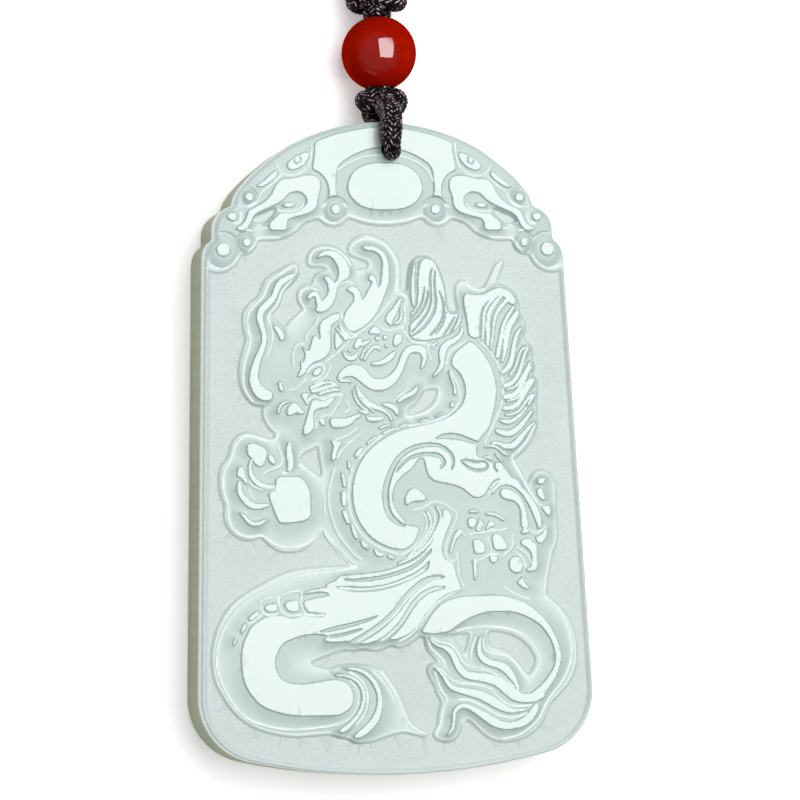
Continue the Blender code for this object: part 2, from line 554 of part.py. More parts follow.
def make_necklace(knot_end, coil_y, coil_radius, group, material):
    """Two strands from the upper knot, laid down on the way to the coil's rim."""
    lie = CORD_DIAMETER / 2
    spread = 4.6 * MM
    keep_off = coil_radius + lie + GAP
    end_y = coil_y - math.sqrt(keep_off ** 2 - spread ** 2)
    run = end_y - knot_end
    for name, side in (("necklace_cord_left", -1), ("necklace_cord_right", 1)):
        points = [
            Vector((SHIFT_RIGHT + side * 1.3 * MM, knot_end + GAP, CORD_HEIGHT)),
            Vector((SHIFT_RIGHT + side * 1.7 * MM, knot_end + 0.33 * run, CORD_HEIGHT - 0.8 * MM)),
            Vector((SHIFT_RIGHT + side * 3.0 * MM, knot_end + 0.72 * run, lie + GAP)),
            Vector((SHIFT_RIGHT + side * spread, end_y, lie)),
        ]
        tube(name, curve_through(points, 3), group, material)


def main():
    clear_scene()
    group = make_collection("carved_pendant")
    cutters = make_collection("cutters")
    jade = make_material("jade", (0.72, 0.79, 0.77), 0.22)
    agate = make_material("agate", (0.42, 0.015, 0.008), 0.08)
    braid = make_material("braid", (0.045, 0.03, 0.04), 0.6)
    make_tablet(group, cutters, jade)
    _, bead, _ = string_stations()
    make_bead(bead, group, agate)
    knot_end = make_string(group, braid)
    coil_y = knot_end + COIL_BEYOND_KNOT
    coil_radius = make_coil(coil_y, group, braid)
    make_necklace(knot_end, coil_y, coil_radius, group, braid)


main()
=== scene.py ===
# %% [markdown]
# This lesson dresses a carved jade pendant that lies face up on a pale floor.
# The solids from the frame already have its size and its broad carving. Here the
# face gets its fine relief, the bead its polish and the string its braid and knots.

import math

import bmesh
import bpy
import numpy as np
from mathutils import Matrix, Vector


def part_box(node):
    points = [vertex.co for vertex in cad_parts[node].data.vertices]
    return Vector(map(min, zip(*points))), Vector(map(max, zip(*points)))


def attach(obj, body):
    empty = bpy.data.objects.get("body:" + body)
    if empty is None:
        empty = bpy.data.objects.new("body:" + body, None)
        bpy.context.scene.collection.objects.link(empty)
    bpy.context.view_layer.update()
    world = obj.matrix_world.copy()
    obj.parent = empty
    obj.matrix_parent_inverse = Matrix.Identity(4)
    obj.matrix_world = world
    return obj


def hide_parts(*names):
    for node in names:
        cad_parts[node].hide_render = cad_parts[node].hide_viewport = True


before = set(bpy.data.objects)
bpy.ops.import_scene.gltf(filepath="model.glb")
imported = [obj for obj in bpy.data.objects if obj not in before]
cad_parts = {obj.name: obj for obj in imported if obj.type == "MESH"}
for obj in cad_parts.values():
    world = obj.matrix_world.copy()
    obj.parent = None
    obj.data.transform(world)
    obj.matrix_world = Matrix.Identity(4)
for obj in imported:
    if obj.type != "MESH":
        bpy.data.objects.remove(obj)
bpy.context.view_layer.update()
MM = 0.001
tablet_low, tablet_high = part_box("jade_tablet")
FACE = tablet_high[2] / MM
print("solids:", sorted(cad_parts), "face at", round(FACE, 2), "mm")

# %% [markdown]
# The photograph looks down on the pendant a little from the left and from below,
# through a long lens, so its left wall and a dark line of its lower wall show.
# The camera could be placed by eye, but a yaw, a pitch and a roll about the middle
# of the face keep the same view when the distance changes.

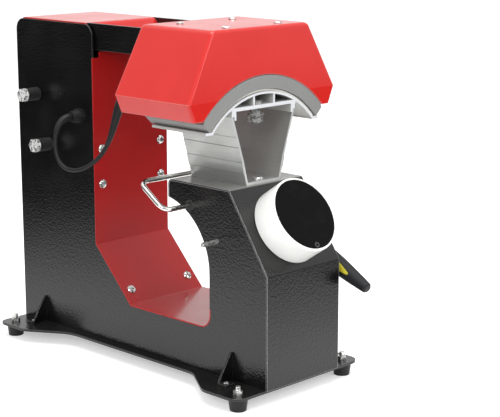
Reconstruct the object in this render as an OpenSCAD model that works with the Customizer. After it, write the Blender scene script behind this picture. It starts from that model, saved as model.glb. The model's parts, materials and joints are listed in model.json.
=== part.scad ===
// Cap heat press. Millimetres, +Z up. The front faces -Y and +X is the operator's right.
// Sizes are measured from the frame's front face (y), the top of the base plate (z)
// and the middle of the frame (x). The finished model stands on its feet at z = 0,
// with its origin under the middle of the whole machine.

/* [Frame] */
// Width over the two side plates
frame_w = 120; // [114:1:150]
// Thickness of the side plates
plate_t = 2.5; // [2:0.5:4]
// Thickness of the folded cover over the nose
cover_t = 2; // [1:0.5:3]
// Thickness of the red sheet in the throat and of the arm cover
panel_t = 1.5; // [1:0.5:2.5]
// Side play between parts that stand between two plates
side_gap = 0.2; // [0.1:0.05:0.4]
// Height of the nose, which carries the stand
nose_h = 222; // [200:1:240]
// Height of the upright front face, below the slanted panel
front_face_h = 132.4; // [110:0.1:150]
// Free depth of the throat, from the nose to the column
throat_gap = 133; // [110:1:160]
// Depth of the column
column_d = 149; // [140:1:170]
// Corner radius at the top of the column
column_corner_r = 14; // [6:1:20]
// Height of the throat's floor
throat_floor_z = 55; // [40:1:70]
// Distance from the frame's front to the throat
nose_wall_y = 92; // [84:1:100]
// Radius of the curve at the back of the nose
throat_curve_r = 83.2; // [78:0.1:90]
// Height of the diagonal of the throat
diagonal_h = 66; // [50:1:80]
// Depth of the diagonal of the throat
diagonal_d = 63; // [50:1:75]
// Radius at the front of the throat's floor
floor_corner_r = 15; // [8:1:25]

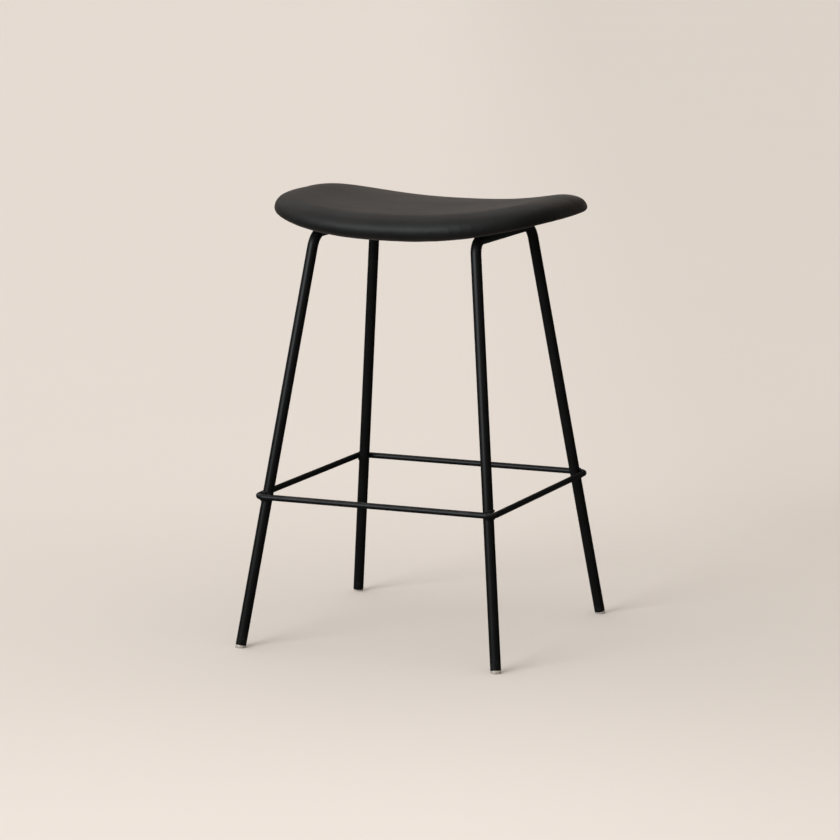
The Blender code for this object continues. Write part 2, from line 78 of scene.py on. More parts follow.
☆ ☆ ☆ ☆
What is being asked
Your task is to output exactly the lines from the one with "bead, _ = string_stations()" through the one with "zip(*points))), Vector(map(max, zip(*points)))", counting both ends.

Answer to the exercise
    _, bead, _ = string_stations()
    make_bead(bead, group, agate)
    knot_end = make_string(group, braid)
    coil_y = knot_end + COIL_BEYOND_KNOT
    coil_radius = make_coil(coil_y, group, braid)
    make_necklace(knot_end, coil_y, coil_radius, group, braid)


main()
=== scene.py ===
# %% [markdown]
# This lesson dresses a carved jade pendant that lies face up on a pale floor.
# The solids from the frame already have its size and its broad carving. Here the
# face gets its fine relief, the bead its polish and the string its braid and knots.

import math

import bmesh
import bpy
import numpy as np
from mathutils import Matrix, Vector


def part_box(node):
    points = [vertex.co for vertex in cad_parts[node].data.vertices]
    return Vector(map(min, zip(*points))), Vector(map(max, zip(*points)))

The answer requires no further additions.